Injustice Under Law: Perpetuating and Criminalizing Poverty Through The Courts


Nationally, 60 percent of jail populations comprise pretrial defendants.

The ability to hire an attorney in either a civil or criminal proceeding can result in an experience that is procedurally and substantively different than that of someone who is poor. This essay describes how poverty is enforced in the justice system through bail, fines and fees, and access to counsel in civil cases, and highlights reform efforts that have taken place across the country. The article also provides recommendations for ending the criminalization of poverty.
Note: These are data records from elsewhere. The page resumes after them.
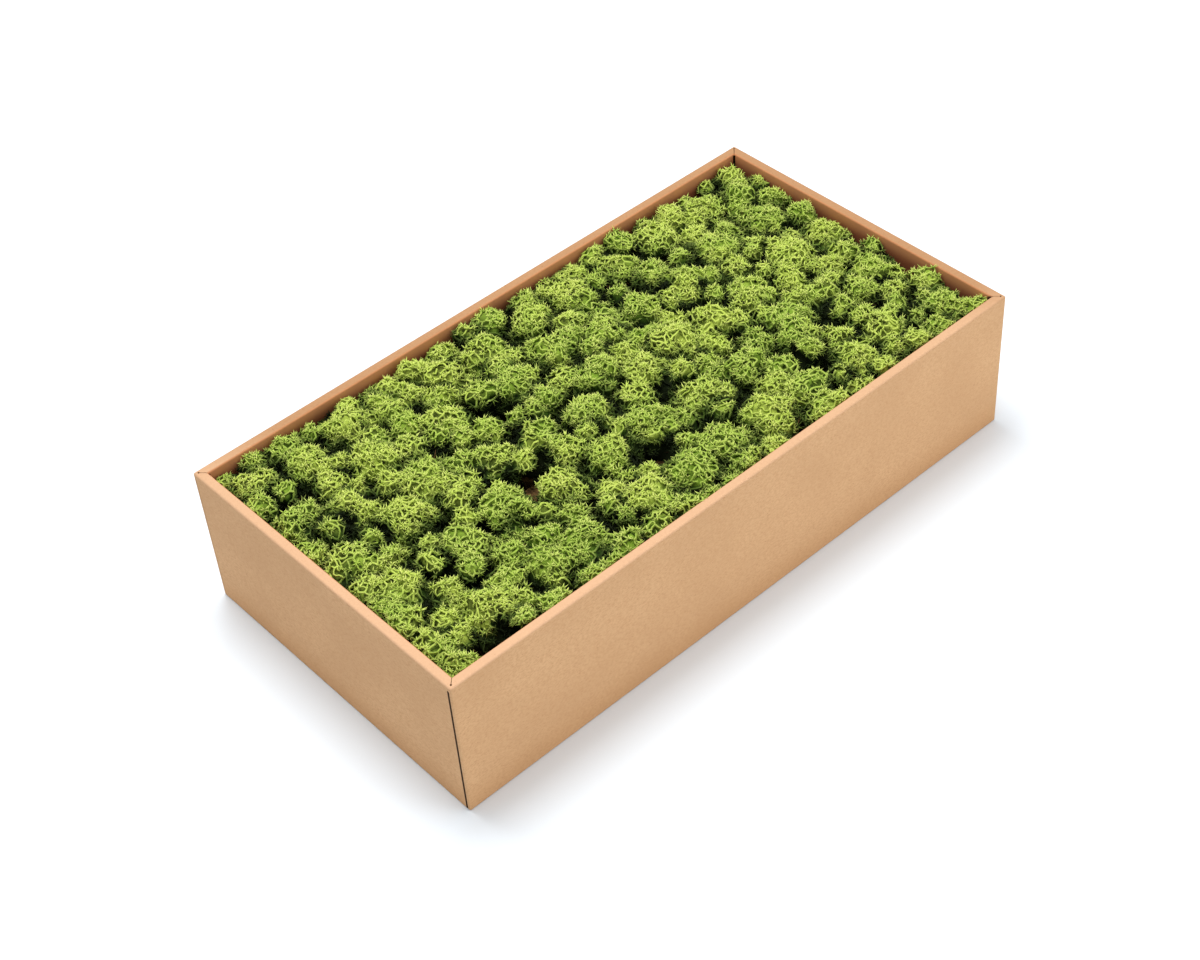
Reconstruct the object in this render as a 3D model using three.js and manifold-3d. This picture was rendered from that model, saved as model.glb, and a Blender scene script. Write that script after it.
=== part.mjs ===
// Preserved reindeer moss packed in a kraft cardboard tray.
// Millimetres, +Z up. The origin is the middle of the tray's underside, X runs along its length.

import * as THREE from 'three';
import { mergeVertices } from 'three/addons/utils/BufferGeometryUtils.js';
import Module from 'manifold-3d';

// Tray, outside sizes
const TRAY_LENGTH = 500;
const TRAY_WIDTH = 265;
const TRAY_HEIGHT = 115;

// Corrugated board and its folds
const BOARD = 1.5;
const RIM_WIDTH = 7.3;
const RIM_FOLD_RADIUS = 1.4;
const BASE_FOLD_RADIUS = 1;
const CORNER_FOLD_RADIUS = 1.4;
const INNER_CORNER_RADIUS = 0.3;
const FOLD_STEPS = 4;

// Corners of the tray: the long walls' tabs tuck in behind the short walls.
// Slits are as wide as given, and the one at -X -Y stands open.
const TAB_LENGTH = 30;
const TAB_DEPTH = 2;
const TAB_CLEARANCE = 3;
const CORNER_POST = 2.2;
const OPEN_SLIT = 1.1;
const CLOSED_SLIT = 0.5;
const SLIT_TOP = 3.2;
const MITRE_CUT = 0.45;
const MITRE_HOLE = 1.3;
const INNER_SLOT = 1.2;
const SLOT_FOOT = 6;

// How far a cut reaches past the board, into the hollow of the wall or out of the tray
const CUT_OVERLAP = 0.1;
const CUT_OVERRUN = 1;

// Moss clumps: where each crown stands, how wide it is and how far its top is above the rim
const CLUMPS = [
  [-224, 102, 46, -2],
  [-188, 94, 52, 1],
  [-149, 106, 42, 0],
  [-112, 98, 46, -2],
  [-72, 97, 48, -3],
  [-30, 93, 52, 1],
  [14, 100, 52, 1],
  [54, 92, 44, 0],
  [94, 101, 42, -2],
  [137, 103, 48, -1],
  [180, 102, 46, -3],
  [224, 100, 46, -4],
  [-228, 54, 46, -1],
  [-197, 36, 46, 3],
  [-161, 62, 46, 3],
  [-142, 24, 50, 5],
  [-102, 57, 48, 1],
  [-41, 43, 56, 5],
  [-2, 60, 46, 4],
  [39, 44, 44, 2],
  [75, 52, 42, -2],
  [113, 49, 52, 4],
  [158, 64, 50, 0],
  [211, 57, 50, -2],
  [-225, -3, 48, 0],
  [-180, 1, 46, 4],
  [-104, 14, 46, -1],
  [-67, 3, 44, 3],
  [7, 20, 48, 5],
  [-28, -8, 44, 2],
  [30, -12, 42, 4],
  [64, 5, 44, 5],
  [100, -1, 46, 2],
  [137, 5, 48, 3],
  [180, 10, 50, 1],
  [223, 14, 46, -1],
  [-208, -48, 50, 3],
  [-167, -38, 48, 6],
  [-128, -33, 48, 4],
  [-86, -44, 48, 3],
  [-46, -47, 44, 1],
  [-3, -49, 48, 3],
  [42, -46, 46, 2],
  [82, -44, 44, 1],
  [122, -48, 50, 4],
  [168, -36, 50, 3],
  [216, -36, 50, -1],
  [-228, -92, 46, -3],
  [-184, -94, 50, 2],
  [-140, -86, 48, 2],
  [-100, -97, 50, 3],
  [-58, -93, 48, 3],
  [-19, -104, 44, 2],
  [17, -94, 46, 2],
  [55, -93, 46, 1],
  [93, -97, 46, 2],
  [132, -99, 46, 1],
  [174, -89, 50, 2],
  [221, -92, 50, -1],
];

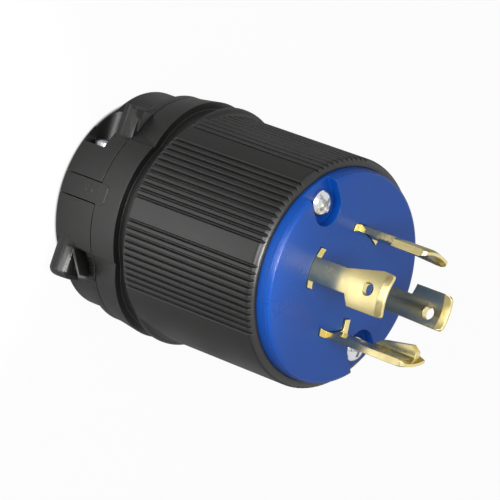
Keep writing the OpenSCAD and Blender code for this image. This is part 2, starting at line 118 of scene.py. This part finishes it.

You can read the full text here.

Key Findings: 

  • Most pretrial defendants detained are for nonviolent offenses, are people of color, and are overwhelmingly poor. 
  • The imposition of bail on defendants that cannot afford it keeps people in jail and subjects them to collateral consequences. 
  • In 1966 the federal Bail Reform Act mandated that judges ‘may not impose a financial condition that results in the pretrial detention of the person’; not a single state has adopted comparable statutes to their statutes.
  • Excluding the cost of adjudication, public defenders, prosecutors, or police, from 1979 to 2013, state and local corrections expenditures increased from $17 billion to $71 billion – a 324 percent increase.
  • Many jurisdictions automatically suspend a person’s driver’s license for failure to pay the outstanding debt without a hearing or the ability to obtain one after the suspension.
  • Structural, economic, and epistemological barriers limit access to justice for low and middle-income people.


  • Courts should focus on what serves litigants rather than judges and lawyers to restore people’s faith in the justice system.
  • Fund courts through general revenue rather than fines and fees.
  • Public interest groups and attorneys should develop and advance arguments to end the punishment of people for their poverty and litigate against unlawful practices.